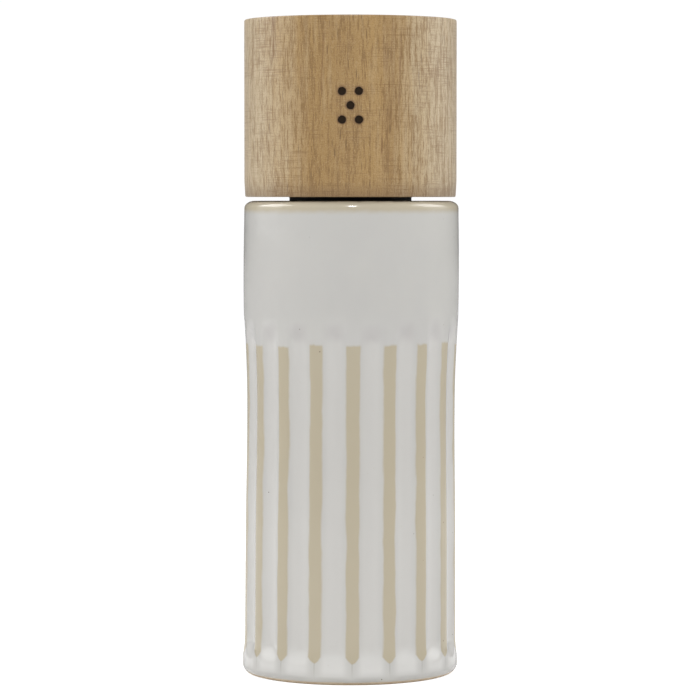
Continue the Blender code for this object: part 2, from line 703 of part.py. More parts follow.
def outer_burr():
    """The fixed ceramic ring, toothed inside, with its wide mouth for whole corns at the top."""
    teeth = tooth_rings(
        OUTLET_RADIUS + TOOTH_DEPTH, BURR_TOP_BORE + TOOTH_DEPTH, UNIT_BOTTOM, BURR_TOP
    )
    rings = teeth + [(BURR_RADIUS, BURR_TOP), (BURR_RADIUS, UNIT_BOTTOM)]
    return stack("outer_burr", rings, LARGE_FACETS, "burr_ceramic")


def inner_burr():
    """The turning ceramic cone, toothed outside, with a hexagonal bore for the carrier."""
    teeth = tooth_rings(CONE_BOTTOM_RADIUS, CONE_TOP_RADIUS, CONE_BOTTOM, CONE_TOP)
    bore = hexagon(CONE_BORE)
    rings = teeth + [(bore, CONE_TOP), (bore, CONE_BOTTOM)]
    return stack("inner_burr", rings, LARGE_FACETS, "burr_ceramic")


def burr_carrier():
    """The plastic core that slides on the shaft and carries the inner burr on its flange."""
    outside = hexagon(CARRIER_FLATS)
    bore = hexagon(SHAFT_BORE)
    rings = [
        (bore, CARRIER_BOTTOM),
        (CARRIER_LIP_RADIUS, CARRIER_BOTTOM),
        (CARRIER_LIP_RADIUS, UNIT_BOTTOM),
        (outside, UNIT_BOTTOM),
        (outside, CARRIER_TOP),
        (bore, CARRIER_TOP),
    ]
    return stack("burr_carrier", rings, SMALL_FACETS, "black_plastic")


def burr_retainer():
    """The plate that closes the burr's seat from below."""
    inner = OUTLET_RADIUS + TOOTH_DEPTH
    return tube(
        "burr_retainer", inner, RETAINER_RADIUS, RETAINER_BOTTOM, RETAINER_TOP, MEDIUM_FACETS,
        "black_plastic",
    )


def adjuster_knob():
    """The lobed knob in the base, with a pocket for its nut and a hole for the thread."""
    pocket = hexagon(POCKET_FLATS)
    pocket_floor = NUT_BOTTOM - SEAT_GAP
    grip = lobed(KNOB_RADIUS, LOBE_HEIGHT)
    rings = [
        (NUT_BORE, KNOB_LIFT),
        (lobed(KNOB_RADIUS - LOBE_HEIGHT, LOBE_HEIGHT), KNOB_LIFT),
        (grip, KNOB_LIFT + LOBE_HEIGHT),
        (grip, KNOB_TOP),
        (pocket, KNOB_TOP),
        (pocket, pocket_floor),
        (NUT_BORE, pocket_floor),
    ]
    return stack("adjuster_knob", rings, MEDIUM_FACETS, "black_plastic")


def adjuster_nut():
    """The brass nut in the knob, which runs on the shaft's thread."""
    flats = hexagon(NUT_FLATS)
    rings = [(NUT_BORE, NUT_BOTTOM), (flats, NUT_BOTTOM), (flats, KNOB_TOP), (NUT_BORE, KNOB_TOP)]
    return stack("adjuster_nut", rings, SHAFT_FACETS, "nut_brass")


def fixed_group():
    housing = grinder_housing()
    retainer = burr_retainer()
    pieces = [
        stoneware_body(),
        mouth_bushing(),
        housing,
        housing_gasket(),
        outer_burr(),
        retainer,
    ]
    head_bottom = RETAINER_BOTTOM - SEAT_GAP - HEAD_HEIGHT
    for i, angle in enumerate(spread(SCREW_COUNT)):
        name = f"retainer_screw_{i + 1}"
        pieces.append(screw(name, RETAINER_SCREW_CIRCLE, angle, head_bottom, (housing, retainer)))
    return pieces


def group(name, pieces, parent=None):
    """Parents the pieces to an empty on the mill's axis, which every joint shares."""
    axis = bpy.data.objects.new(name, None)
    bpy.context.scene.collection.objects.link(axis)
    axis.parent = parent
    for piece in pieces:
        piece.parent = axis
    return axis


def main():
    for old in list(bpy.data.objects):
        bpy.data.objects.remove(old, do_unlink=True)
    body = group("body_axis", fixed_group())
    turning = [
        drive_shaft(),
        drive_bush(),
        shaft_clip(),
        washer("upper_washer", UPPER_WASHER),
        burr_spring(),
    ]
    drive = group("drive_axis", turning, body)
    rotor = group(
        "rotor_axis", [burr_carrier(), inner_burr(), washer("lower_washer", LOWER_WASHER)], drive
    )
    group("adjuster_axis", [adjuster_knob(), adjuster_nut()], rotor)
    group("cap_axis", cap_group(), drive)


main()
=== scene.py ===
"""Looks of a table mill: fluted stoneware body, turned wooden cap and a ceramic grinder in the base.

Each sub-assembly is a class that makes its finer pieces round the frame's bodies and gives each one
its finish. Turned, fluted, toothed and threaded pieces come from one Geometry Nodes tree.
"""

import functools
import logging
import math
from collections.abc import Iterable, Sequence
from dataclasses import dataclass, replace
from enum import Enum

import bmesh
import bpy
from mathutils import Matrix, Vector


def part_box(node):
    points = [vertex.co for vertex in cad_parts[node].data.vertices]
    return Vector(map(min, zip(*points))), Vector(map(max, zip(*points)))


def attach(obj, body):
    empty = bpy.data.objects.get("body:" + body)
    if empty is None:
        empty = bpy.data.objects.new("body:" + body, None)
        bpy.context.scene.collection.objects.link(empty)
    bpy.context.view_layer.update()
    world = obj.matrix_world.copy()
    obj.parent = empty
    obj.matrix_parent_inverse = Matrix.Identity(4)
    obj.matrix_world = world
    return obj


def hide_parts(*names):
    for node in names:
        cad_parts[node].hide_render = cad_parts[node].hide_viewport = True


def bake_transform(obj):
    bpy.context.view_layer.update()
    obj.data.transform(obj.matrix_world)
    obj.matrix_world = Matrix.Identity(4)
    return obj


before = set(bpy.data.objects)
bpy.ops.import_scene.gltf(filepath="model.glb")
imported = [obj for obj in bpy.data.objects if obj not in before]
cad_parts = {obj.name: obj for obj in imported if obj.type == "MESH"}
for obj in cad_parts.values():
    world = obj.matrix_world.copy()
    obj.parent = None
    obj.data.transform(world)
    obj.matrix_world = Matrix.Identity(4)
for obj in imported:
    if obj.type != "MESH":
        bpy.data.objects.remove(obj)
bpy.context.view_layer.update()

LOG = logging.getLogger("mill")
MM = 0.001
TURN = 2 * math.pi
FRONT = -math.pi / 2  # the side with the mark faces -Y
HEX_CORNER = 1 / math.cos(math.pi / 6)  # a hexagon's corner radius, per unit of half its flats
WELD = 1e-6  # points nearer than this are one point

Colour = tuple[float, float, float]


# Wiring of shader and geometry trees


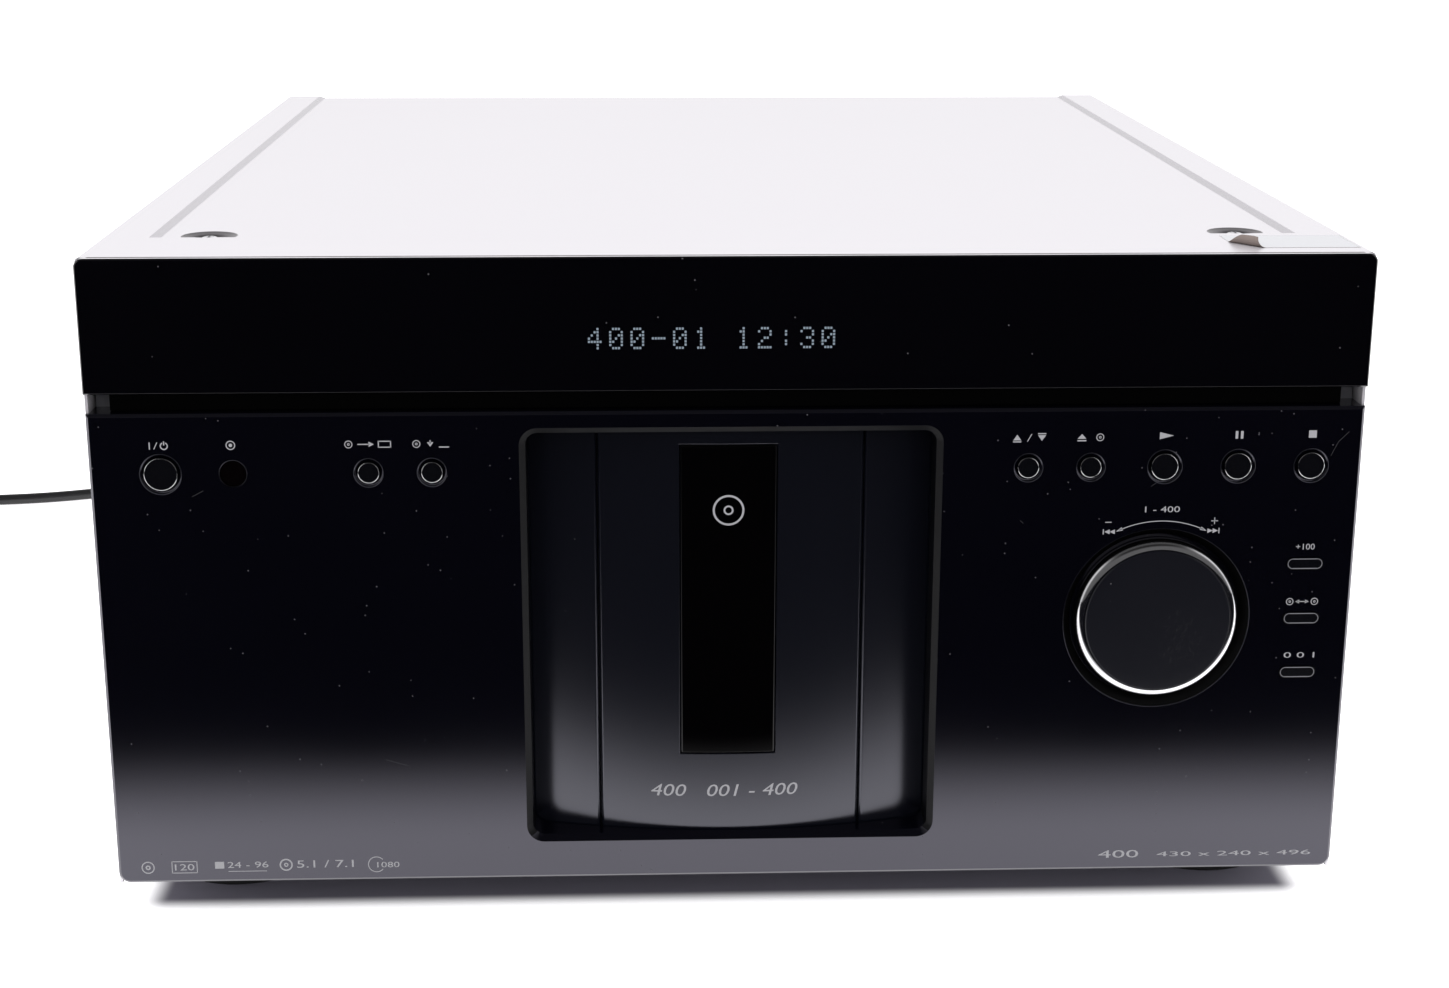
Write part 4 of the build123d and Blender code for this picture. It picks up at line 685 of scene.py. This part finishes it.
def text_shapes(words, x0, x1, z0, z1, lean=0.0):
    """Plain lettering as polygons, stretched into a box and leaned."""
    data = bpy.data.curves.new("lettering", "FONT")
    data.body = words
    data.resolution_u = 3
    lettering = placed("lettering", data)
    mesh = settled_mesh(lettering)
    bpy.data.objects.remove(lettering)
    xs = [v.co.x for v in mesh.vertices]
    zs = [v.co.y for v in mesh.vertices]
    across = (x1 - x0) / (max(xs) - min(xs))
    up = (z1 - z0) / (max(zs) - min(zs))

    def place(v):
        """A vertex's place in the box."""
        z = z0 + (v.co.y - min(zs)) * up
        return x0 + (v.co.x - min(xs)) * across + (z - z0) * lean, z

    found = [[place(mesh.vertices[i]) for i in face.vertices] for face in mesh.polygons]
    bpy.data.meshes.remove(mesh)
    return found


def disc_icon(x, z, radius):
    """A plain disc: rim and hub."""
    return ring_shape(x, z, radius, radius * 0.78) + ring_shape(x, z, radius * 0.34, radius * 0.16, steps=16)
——
SHORT EXERCISE: Give the data again, exactly as it stands.

RESULT FOR THIS TASK:
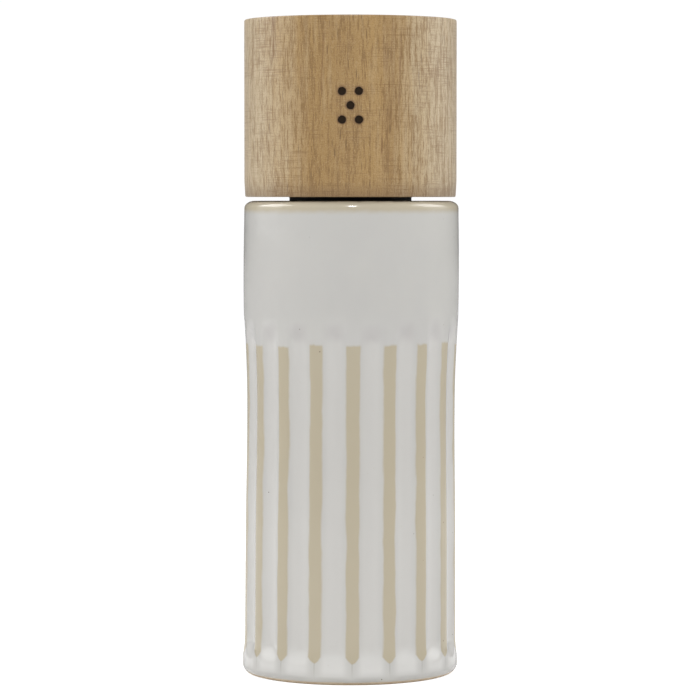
Continue the Blender code for this object: part 2, from line 703 of part.py. More parts follow.
def outer_burr():
    """The fixed ceramic ring, toothed inside, with its wide mouth for whole corns at the top."""
    teeth = tooth_rings(
        OUTLET_RADIUS + TOOTH_DEPTH, BURR_TOP_BORE + TOOTH_DEPTH, UNIT_BOTTOM, BURR_TOP
    )
    rings = teeth + [(BURR_RADIUS, BURR_TOP), (BURR_RADIUS, UNIT_BOTTOM)]
    return stack("outer_burr", rings, LARGE_FACETS, "burr_ceramic")


def inner_burr():
    """The turning ceramic cone, toothed outside, with a hexagonal bore for the carrier."""
    teeth = tooth_rings(CONE_BOTTOM_RADIUS, CONE_TOP_RADIUS, CONE_BOTTOM, CONE_TOP)
    bore = hexagon(CONE_BORE)
    rings = teeth + [(bore, CONE_TOP), (bore, CONE_BOTTOM)]
    return stack("inner_burr", rings, LARGE_FACETS, "burr_ceramic")


def burr_carrier():
    """The plastic core that slides on the shaft and carries the inner burr on its flange."""
    outside = hexagon(CARRIER_FLATS)
    bore = hexagon(SHAFT_BORE)
    rings = [
        (bore, CARRIER_BOTTOM),
        (CARRIER_LIP_RADIUS, CARRIER_BOTTOM),
        (CARRIER_LIP_RADIUS, UNIT_BOTTOM),
        (outside, UNIT_BOTTOM),
        (outside, CARRIER_TOP),
        (bore, CARRIER_TOP),
    ]
    return stack("burr_carrier", rings, SMALL_FACETS, "black_plastic")


def burr_retainer():
    """The plate that closes the burr's seat from below."""
    inner = OUTLET_RADIUS + TOOTH_DEPTH
    return tube(
        "burr_retainer", inner, RETAINER_RADIUS, RETAINER_BOTTOM, RETAINER_TOP, MEDIUM_FACETS,
        "black_plastic",
    )


def adjuster_knob():
    """The lobed knob in the base, with a pocket for its nut and a hole for the thread."""
    pocket = hexagon(POCKET_FLATS)
    pocket_floor = NUT_BOTTOM - SEAT_GAP
    grip = lobed(KNOB_RADIUS, LOBE_HEIGHT)
    rings = [
        (NUT_BORE, KNOB_LIFT),
        (lobed(KNOB_RADIUS - LOBE_HEIGHT, LOBE_HEIGHT), KNOB_LIFT),
        (grip, KNOB_LIFT + LOBE_HEIGHT),
        (grip, KNOB_TOP),
        (pocket, KNOB_TOP),
        (pocket, pocket_floor),
        (NUT_BORE, pocket_floor),
    ]
    return stack("adjuster_knob", rings, MEDIUM_FACETS, "black_plastic")


def adjuster_nut():
    """The brass nut in the knob, which runs on the shaft's thread."""
    flats = hexagon(NUT_FLATS)
    rings = [(NUT_BORE, NUT_BOTTOM), (flats, NUT_BOTTOM), (flats, KNOB_TOP), (NUT_BORE, KNOB_TOP)]
    return stack("adjuster_nut", rings, SHAFT_FACETS, "nut_brass")


def fixed_group():
    housing = grinder_housing()
    retainer = burr_retainer()
    pieces = [
        stoneware_body(),
        mouth_bushing(),
        housing,
        housing_gasket(),
        outer_burr(),
        retainer,
    ]
    head_bottom = RETAINER_BOTTOM - SEAT_GAP - HEAD_HEIGHT
    for i, angle in enumerate(spread(SCREW_COUNT)):
        name = f"retainer_screw_{i + 1}"
        pieces.append(screw(name, RETAINER_SCREW_CIRCLE, angle, head_bottom, (housing, retainer)))
    return pieces


def group(name, pieces, parent=None):
    """Parents the pieces to an empty on the mill's axis, which every joint shares."""
    axis = bpy.data.objects.new(name, None)
    bpy.context.scene.collection.objects.link(axis)
    axis.parent = parent
    for piece in pieces:
        piece.parent = axis
    return axis


def main():
    for old in list(bpy.data.objects):
        bpy.data.objects.remove(old, do_unlink=True)
    body = group("body_axis", fixed_group())
    turning = [
        drive_shaft(),
        drive_bush(),
        shaft_clip(),
        washer("upper_washer", UPPER_WASHER),
        burr_spring(),
    ]
    drive = group("drive_axis", turning, body)
    rotor = group(
        "rotor_axis", [burr_carrier(), inner_burr(), washer("lower_washer", LOWER_WASHER)], drive
    )
    group("adjuster_axis", [adjuster_knob(), adjuster_nut()], rotor)
    group("cap_axis", cap_group(), drive)


main()
=== scene.py ===
"""Looks of a table mill: fluted stoneware body, turned wooden cap and a ceramic grinder in the base.

Each sub-assembly is a class that makes its finer pieces round the frame's bodies and gives each one
its finish. Turned, fluted, toothed and threaded pieces come from one Geometry Nodes tree.
"""

import functools
import logging
import math
from collections.abc import Iterable, Sequence
from dataclasses import dataclass, replace
from enum import Enum

import bmesh
import bpy
from mathutils import Matrix, Vector


def part_box(node):
    points = [vertex.co for vertex in cad_parts[node].data.vertices]
    return Vector(map(min, zip(*points))), Vector(map(max, zip(*points)))


def attach(obj, body):
    empty = bpy.data.objects.get("body:" + body)
    if empty is None:
        empty = bpy.data.objects.new("body:" + body, None)
        bpy.context.scene.collection.objects.link(empty)
    bpy.context.view_layer.update()
    world = obj.matrix_world.copy()
    obj.parent = empty
    obj.matrix_parent_inverse = Matrix.Identity(4)
    obj.matrix_world = world
    return obj


def hide_parts(*names):
    for node in names:
        cad_parts[node].hide_render = cad_parts[node].hide_viewport = True


def bake_transform(obj):
    bpy.context.view_layer.update()
    obj.data.transform(obj.matrix_world)
    obj.matrix_world = Matrix.Identity(4)
    return obj


before = set(bpy.data.objects)
bpy.ops.import_scene.gltf(filepath="model.glb")
imported = [obj for obj in bpy.data.objects if obj not in before]
cad_parts = {obj.name: obj for obj in imported if obj.type == "MESH"}
for obj in cad_parts.values():
    world = obj.matrix_world.copy()
    obj.parent = None
    obj.data.transform(world)
    obj.matrix_world = Matrix.Identity(4)
for obj in imported:
    if obj.type != "MESH":
        bpy.data.objects.remove(obj)
bpy.context.view_layer.update()

LOG = logging.getLogger("mill")
MM = 0.001
TURN = 2 * math.pi
FRONT = -math.pi / 2  # the side with the mark faces -Y
HEX_CORNER = 1 / math.cos(math.pi / 6)  # a hexagon's corner radius, per unit of half its flats
WELD = 1e-6  # points nearer than this are one point

Colour = tuple[float, float, float]


# Wiring of shader and geometry trees


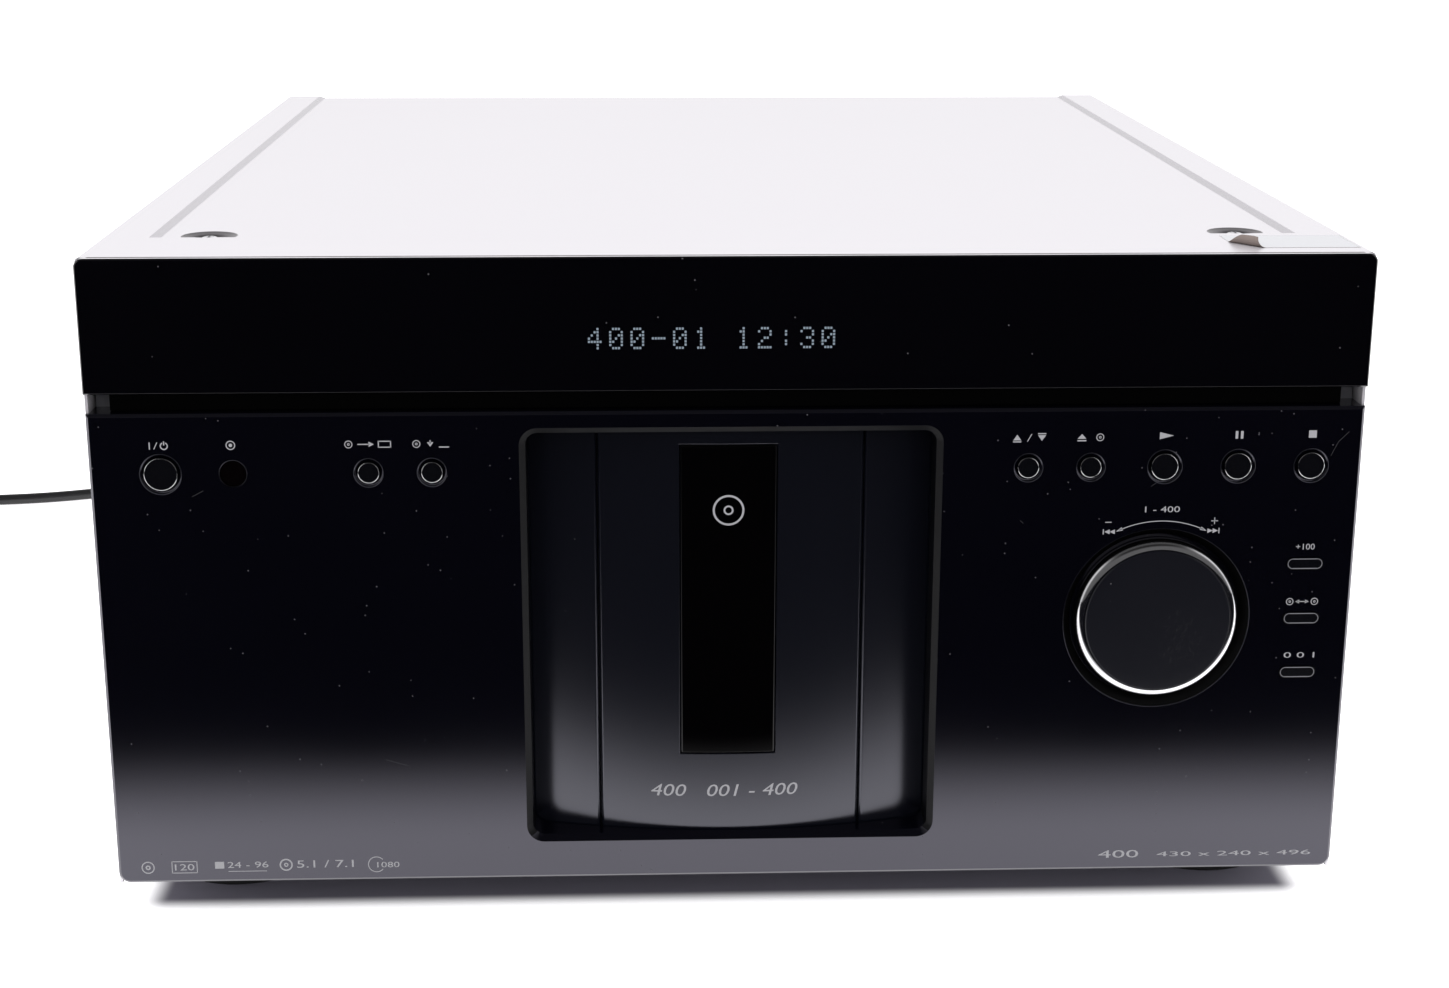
Write part 4 of the build123d and Blender code for this picture. It picks up at line 685 of scene.py. This part finishes it.
def text_shapes(words, x0, x1, z0, z1, lean=0.0):
    """Plain lettering as polygons, stretched into a box and leaned."""
    data = bpy.data.curves.new("lettering", "FONT")
    data.body = words
    data.resolution_u = 3
    lettering = placed("lettering", data)
    mesh = settled_mesh(lettering)
    bpy.data.objects.remove(lettering)
    xs = [v.co.x for v in mesh.vertices]
    zs = [v.co.y for v in mesh.vertices]
    across = (x1 - x0) / (max(xs) - min(xs))
    up = (z1 - z0) / (max(zs) - min(zs))

    def place(v):
        """A vertex's place in the box."""
        z = z0 + (v.co.y - min(zs)) * up
        return x0 + (v.co.x - min(xs)) * across + (z - z0) * lean, z

    found = [[place(mesh.vertices[i]) for i in face.vertices] for face in mesh.polygons]
    bpy.data.meshes.remove(mesh)
    return found


def disc_icon(x, z, radius):
    """A plain disc: rim and hub."""
    return ring_shape(x, z, radius, radius * 0.78) + ring_shape(x, z, radius * 0.34, radius * 0.16, steps=16)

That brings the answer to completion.